Impact of Small Design Choices
Small choices, repeated at scale.
Well-functioning systems rarely draw attention to themselves. When things work, everything feels obvious, almost invisible. Elements appear to be in the right place, interactions feel natural, and nothing demands explanation.
Problems usually do not start with major failures. They start with small misalignments. A decision left unexamined. A shortcut taken to save time. A minor inconsistency that does not seem worth addressing in the moment. Nothing breaks immediately, so the decision remains.
Over time, these small exceptions accumulate.
What was once noticeable becomes normal. Responsibility shifts quietly, until no single person or moment can be pointed to as the cause. The system does not collapse. Instead, it slowly becomes harder to understand, harder to maintain, and harder to trust.
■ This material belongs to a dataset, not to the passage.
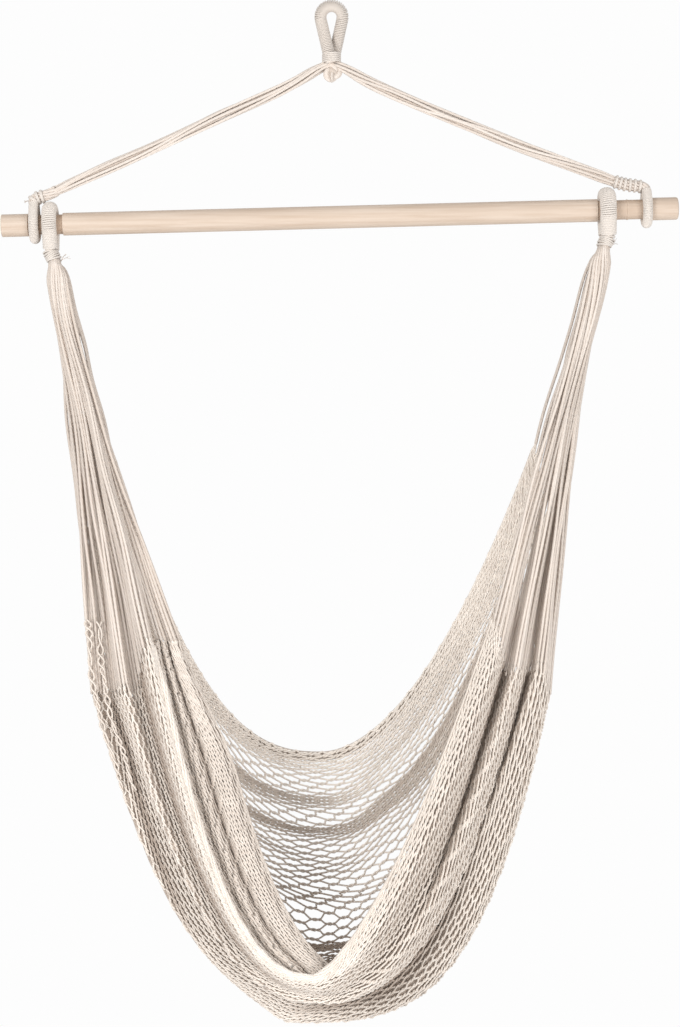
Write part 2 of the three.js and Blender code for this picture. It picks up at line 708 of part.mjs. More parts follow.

This is why small design choices matter.
“What is maintained early rarely demands correction later.”
Details do not exist in isolation. They shape how a system is learned, how it is extended, and how confidently it can be used over time. A slightly unclear interaction, an inconsistent behavior, or a misaligned visual cue introduces friction that compounds with every repetition.
Systems change the same way gardens do. Not through sudden abundance or neglect in a single moment, but through what is consistently tended to, or consistently ignored. Early care reduces the need for later correction. Decisions made with attention at the beginning carry less cost than fixes applied under pressure.
Designing at this level is not about perfection. It is about responsibility. About understanding that small choices carry long-term consequences, even when they seem insignificant at the time.
What is maintained early rarely demands correction later.